#### CHALLENGE
Within the material below, locate the line with "lap_side = anchor_x" and the line with "before = set(bpy.data.objects)", then return those two lines and all lines between them, exactly as written.
╭─ SUPPLIED ENTRIES
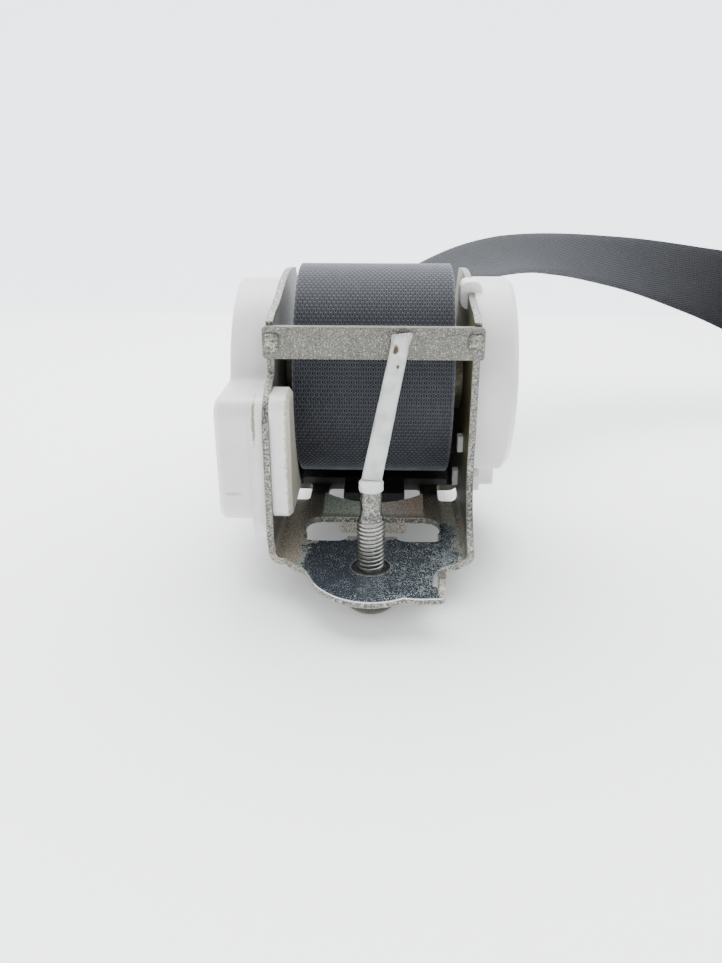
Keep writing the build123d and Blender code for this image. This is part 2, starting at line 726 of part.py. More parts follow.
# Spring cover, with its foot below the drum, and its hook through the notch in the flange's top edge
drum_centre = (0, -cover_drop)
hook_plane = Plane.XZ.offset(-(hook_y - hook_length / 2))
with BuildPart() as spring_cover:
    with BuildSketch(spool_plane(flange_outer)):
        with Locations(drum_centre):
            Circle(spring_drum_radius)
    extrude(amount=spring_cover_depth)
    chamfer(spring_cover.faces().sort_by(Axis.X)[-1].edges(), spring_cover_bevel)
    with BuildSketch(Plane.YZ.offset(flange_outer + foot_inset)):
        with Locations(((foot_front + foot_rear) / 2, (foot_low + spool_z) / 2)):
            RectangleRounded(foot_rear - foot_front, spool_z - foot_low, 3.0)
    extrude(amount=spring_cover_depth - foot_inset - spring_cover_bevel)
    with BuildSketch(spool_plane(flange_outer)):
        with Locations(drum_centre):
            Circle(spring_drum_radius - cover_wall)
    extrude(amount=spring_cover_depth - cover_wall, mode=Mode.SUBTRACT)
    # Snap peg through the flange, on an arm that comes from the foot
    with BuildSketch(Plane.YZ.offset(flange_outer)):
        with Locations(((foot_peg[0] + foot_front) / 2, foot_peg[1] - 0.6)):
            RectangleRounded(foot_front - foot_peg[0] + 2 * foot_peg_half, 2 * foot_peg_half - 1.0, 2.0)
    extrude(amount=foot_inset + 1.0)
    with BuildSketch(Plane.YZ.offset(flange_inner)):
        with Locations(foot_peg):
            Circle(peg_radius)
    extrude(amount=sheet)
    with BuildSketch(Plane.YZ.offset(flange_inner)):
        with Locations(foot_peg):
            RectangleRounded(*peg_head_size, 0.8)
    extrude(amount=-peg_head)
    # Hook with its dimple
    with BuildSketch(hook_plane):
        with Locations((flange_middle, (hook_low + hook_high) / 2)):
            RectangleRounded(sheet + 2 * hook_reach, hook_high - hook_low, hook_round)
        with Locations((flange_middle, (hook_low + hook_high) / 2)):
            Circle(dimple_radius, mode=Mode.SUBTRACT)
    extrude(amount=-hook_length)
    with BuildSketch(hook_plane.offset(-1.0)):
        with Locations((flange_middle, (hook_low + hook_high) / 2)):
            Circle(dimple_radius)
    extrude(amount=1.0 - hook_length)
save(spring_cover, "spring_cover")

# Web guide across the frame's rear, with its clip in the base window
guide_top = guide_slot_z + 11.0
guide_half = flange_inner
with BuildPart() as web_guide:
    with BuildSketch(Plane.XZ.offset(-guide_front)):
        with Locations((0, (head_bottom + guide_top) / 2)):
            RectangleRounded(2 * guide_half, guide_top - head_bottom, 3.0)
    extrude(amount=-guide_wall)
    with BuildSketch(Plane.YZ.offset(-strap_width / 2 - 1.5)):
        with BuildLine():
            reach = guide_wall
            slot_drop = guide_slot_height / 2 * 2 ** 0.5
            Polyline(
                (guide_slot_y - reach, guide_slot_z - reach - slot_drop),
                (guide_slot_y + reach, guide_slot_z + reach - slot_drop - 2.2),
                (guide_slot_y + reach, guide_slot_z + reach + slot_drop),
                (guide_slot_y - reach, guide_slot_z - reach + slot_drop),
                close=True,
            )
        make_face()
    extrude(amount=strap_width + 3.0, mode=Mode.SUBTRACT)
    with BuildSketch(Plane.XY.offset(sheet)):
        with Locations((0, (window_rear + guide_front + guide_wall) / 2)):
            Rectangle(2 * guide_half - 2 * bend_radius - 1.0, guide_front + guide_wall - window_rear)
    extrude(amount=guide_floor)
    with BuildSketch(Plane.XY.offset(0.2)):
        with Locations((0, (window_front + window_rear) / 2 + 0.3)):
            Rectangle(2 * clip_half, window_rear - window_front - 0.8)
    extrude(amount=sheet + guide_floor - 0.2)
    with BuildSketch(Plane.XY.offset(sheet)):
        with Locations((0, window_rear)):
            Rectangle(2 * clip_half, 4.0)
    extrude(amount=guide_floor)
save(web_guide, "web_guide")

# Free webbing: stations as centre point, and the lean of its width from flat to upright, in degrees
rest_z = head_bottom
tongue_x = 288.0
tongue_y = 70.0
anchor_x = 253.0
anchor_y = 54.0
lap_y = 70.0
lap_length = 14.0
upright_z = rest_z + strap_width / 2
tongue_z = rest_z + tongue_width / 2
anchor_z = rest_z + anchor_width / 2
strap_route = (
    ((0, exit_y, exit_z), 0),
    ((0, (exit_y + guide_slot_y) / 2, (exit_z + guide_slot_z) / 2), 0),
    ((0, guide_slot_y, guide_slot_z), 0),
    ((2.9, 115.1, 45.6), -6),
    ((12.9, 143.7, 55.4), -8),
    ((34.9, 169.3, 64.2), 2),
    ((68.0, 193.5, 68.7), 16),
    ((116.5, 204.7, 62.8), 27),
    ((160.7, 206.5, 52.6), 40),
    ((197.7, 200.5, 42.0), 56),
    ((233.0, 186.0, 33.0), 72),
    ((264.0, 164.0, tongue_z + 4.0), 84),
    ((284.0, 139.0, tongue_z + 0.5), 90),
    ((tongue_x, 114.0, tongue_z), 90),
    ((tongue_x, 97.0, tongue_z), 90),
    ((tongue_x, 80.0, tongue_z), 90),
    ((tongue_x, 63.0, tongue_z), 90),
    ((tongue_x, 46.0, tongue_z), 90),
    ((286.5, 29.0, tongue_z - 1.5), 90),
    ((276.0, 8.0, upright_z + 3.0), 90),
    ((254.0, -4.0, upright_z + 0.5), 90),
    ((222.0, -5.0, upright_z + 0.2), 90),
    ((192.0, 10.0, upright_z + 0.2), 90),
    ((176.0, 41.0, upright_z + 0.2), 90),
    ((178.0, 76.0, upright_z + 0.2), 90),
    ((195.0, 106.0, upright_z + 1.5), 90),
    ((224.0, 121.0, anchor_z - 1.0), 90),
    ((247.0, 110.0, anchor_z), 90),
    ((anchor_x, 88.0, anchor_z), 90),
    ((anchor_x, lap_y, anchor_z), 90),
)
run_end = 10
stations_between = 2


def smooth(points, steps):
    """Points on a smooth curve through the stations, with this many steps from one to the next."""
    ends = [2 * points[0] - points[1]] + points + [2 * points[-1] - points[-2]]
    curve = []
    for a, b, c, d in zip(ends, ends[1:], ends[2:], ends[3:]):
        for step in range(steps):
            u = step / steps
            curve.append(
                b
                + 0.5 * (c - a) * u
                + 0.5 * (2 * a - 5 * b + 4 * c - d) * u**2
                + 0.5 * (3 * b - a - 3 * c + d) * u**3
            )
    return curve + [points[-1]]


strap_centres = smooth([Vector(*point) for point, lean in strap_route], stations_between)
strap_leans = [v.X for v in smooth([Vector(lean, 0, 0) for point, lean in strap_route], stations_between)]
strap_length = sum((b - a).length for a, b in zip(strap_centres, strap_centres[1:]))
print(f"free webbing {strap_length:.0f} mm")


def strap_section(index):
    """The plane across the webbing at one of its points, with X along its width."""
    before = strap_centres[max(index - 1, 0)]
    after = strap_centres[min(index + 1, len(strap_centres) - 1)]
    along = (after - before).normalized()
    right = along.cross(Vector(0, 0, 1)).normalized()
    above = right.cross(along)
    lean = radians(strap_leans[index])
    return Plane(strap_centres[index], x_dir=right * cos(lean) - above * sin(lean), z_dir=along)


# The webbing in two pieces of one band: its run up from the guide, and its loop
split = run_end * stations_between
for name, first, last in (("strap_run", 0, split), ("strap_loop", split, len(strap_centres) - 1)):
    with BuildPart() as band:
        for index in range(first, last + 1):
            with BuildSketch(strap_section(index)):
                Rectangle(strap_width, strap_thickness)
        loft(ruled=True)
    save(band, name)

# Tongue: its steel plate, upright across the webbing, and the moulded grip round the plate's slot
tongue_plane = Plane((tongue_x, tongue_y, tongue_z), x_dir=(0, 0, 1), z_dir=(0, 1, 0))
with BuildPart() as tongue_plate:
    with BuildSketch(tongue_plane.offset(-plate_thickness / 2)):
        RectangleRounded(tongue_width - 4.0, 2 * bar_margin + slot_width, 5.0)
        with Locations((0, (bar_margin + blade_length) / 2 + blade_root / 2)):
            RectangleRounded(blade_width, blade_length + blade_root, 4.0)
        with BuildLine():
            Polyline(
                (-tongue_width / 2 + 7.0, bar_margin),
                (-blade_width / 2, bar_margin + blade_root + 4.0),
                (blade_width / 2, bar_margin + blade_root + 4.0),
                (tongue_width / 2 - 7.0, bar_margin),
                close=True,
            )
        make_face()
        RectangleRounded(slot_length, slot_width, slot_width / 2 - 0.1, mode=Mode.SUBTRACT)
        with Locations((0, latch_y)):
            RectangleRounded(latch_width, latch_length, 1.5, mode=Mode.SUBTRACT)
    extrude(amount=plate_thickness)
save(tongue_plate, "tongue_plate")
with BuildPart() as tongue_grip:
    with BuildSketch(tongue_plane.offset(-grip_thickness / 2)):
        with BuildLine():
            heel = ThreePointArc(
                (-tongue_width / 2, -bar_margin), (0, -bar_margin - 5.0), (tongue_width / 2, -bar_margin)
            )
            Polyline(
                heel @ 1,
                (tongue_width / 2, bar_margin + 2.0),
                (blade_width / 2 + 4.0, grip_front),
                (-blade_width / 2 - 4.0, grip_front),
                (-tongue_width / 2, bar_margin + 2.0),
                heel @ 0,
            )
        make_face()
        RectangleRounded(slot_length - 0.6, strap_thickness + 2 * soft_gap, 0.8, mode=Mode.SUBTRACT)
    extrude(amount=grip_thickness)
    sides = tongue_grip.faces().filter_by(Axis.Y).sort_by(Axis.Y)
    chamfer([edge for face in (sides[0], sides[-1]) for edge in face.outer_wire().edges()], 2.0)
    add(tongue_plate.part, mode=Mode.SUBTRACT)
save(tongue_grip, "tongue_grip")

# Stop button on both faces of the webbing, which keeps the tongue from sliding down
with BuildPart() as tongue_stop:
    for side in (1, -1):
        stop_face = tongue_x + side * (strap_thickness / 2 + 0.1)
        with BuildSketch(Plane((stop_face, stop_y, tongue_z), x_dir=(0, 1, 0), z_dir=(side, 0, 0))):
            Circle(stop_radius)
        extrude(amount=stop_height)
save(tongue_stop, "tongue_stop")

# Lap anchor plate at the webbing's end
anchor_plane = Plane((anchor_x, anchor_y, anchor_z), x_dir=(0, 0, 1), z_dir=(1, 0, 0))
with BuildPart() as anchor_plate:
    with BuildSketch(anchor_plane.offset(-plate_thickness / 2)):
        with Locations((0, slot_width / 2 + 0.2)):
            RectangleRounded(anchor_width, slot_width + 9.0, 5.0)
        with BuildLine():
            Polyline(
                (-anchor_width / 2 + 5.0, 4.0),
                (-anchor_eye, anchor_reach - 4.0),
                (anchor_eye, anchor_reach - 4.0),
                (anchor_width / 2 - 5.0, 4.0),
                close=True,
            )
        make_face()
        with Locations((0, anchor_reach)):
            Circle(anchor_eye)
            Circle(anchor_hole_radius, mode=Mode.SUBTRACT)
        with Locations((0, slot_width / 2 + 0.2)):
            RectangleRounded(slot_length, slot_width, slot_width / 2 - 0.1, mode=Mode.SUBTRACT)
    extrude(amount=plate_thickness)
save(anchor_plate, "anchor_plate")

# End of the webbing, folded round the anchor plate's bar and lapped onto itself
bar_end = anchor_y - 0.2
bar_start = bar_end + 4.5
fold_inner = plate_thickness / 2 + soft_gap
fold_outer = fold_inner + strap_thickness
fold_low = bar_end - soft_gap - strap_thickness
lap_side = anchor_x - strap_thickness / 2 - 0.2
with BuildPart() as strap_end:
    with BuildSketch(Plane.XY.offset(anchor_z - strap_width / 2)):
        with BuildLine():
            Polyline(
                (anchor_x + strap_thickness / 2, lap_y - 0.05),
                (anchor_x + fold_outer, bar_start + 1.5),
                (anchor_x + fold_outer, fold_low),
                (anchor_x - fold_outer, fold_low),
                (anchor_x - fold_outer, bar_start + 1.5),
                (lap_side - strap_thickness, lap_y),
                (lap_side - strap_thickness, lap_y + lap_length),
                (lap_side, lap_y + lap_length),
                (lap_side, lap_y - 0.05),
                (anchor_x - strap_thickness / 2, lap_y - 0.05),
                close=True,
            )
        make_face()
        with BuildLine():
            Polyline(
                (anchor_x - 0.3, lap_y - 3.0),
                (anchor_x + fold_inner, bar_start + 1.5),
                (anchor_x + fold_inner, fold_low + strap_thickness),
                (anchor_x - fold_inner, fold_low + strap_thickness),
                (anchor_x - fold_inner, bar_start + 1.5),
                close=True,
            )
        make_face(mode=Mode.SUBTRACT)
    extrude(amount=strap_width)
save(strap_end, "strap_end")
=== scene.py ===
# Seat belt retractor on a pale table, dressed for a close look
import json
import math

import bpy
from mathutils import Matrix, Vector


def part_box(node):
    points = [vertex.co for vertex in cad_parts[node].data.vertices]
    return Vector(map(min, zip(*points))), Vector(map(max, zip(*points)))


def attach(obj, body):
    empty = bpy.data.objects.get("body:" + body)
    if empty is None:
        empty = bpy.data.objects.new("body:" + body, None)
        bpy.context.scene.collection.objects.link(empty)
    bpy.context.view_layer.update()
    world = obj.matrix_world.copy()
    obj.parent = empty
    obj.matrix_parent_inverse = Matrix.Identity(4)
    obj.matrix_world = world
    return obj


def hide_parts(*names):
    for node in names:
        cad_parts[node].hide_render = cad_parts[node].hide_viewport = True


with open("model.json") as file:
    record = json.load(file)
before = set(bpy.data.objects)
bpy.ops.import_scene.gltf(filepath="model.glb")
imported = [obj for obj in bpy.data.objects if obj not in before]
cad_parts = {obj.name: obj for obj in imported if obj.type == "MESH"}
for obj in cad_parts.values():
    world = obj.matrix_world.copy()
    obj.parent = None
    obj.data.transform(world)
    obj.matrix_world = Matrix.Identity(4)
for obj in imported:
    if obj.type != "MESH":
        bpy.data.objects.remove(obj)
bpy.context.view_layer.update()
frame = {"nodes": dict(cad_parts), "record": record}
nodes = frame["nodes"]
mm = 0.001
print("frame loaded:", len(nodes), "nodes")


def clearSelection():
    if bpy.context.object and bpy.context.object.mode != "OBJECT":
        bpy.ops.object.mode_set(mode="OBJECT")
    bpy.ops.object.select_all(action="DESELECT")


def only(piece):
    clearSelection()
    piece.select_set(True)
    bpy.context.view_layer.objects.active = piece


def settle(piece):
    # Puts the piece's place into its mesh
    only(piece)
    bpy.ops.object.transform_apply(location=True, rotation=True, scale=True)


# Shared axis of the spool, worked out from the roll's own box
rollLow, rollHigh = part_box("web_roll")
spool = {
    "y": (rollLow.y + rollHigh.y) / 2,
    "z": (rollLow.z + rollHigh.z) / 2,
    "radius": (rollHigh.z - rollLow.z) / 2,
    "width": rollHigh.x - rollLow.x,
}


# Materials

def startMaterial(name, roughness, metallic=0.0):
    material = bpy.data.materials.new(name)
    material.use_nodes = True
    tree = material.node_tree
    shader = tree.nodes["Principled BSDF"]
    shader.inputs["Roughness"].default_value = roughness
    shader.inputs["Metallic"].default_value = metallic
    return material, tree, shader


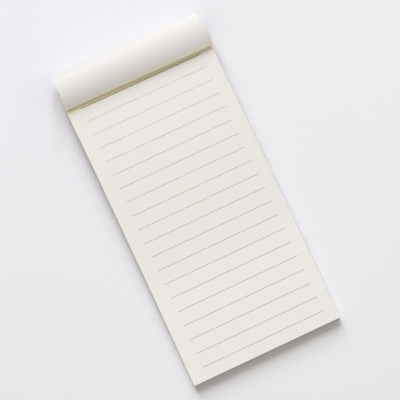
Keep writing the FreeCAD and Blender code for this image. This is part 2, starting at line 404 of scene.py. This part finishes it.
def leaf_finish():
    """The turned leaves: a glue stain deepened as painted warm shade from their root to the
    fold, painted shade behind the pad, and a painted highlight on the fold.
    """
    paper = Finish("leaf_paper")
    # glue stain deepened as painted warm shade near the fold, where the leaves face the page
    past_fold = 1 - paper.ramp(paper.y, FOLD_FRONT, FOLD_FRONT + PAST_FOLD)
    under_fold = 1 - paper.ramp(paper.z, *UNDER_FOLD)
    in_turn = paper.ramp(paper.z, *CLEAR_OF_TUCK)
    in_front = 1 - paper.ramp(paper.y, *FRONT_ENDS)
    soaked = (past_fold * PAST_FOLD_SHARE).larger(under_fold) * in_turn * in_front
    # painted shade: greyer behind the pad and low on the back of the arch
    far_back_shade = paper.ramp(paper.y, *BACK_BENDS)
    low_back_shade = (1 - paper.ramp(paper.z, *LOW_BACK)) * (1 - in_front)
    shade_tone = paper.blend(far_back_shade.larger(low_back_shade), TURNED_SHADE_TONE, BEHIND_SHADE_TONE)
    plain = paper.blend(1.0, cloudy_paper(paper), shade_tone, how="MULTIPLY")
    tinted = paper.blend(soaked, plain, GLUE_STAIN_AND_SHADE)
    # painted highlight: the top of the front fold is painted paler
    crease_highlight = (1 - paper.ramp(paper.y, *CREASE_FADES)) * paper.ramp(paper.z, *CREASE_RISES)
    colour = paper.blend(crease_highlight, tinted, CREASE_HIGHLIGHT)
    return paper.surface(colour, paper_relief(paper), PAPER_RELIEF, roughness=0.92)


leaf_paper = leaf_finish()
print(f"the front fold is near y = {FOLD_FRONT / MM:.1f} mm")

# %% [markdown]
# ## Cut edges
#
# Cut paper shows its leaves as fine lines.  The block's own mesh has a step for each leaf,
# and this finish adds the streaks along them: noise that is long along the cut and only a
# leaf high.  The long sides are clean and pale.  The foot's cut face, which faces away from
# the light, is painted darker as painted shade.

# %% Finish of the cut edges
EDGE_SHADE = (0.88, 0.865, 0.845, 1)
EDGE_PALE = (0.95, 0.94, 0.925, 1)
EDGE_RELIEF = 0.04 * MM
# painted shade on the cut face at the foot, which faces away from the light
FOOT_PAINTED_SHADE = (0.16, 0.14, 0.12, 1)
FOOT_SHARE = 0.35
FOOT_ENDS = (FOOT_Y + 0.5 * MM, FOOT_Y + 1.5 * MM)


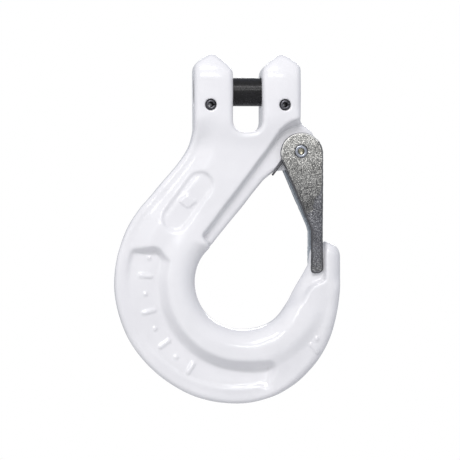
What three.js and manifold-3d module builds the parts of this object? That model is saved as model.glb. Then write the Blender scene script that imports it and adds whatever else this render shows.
╰─
#### COMPLETED TASK
lap_side = anchor_x - strap_thickness / 2 - 0.2
with BuildPart() as strap_end:
    with BuildSketch(Plane.XY.offset(anchor_z - strap_width / 2)):
        with BuildLine():
            Polyline(
                (anchor_x + strap_thickness / 2, lap_y - 0.05),
                (anchor_x + fold_outer, bar_start + 1.5),
                (anchor_x + fold_outer, fold_low),
                (anchor_x - fold_outer, fold_low),
                (anchor_x - fold_outer, bar_start + 1.5),
                (lap_side - strap_thickness, lap_y),
                (lap_side - strap_thickness, lap_y + lap_length),
                (lap_side, lap_y + lap_length),
                (lap_side, lap_y - 0.05),
                (anchor_x - strap_thickness / 2, lap_y - 0.05),
                close=True,
            )
        make_face()
        with BuildLine():
            Polyline(
                (anchor_x - 0.3, lap_y - 3.0),
                (anchor_x + fold_inner, bar_start + 1.5),
                (anchor_x + fold_inner, fold_low + strap_thickness),
                (anchor_x - fold_inner, fold_low + strap_thickness),
                (anchor_x - fold_inner, bar_start + 1.5),
                close=True,
            )
        make_face(mode=Mode.SUBTRACT)
    extrude(amount=strap_width)
save(strap_end, "strap_end")
=== scene.py ===
# Seat belt retractor on a pale table, dressed for a close look
import json
import math

import bpy
from mathutils import Matrix, Vector


def part_box(node):
    points = [vertex.co for vertex in cad_parts[node].data.vertices]
    return Vector(map(min, zip(*points))), Vector(map(max, zip(*points)))


def attach(obj, body):
    empty = bpy.data.objects.get("body:" + body)
    if empty is None:
        empty = bpy.data.objects.new("body:" + body, None)
        bpy.context.scene.collection.objects.link(empty)
    bpy.context.view_layer.update()
    world = obj.matrix_world.copy()
    obj.parent = empty
    obj.matrix_parent_inverse = Matrix.Identity(4)
    obj.matrix_world = world
    return obj


def hide_parts(*names):
    for node in names:
        cad_parts[node].hide_render = cad_parts[node].hide_viewport = True


with open("model.json") as file:
    record = json.load(file)
before = set(bpy.data.objects)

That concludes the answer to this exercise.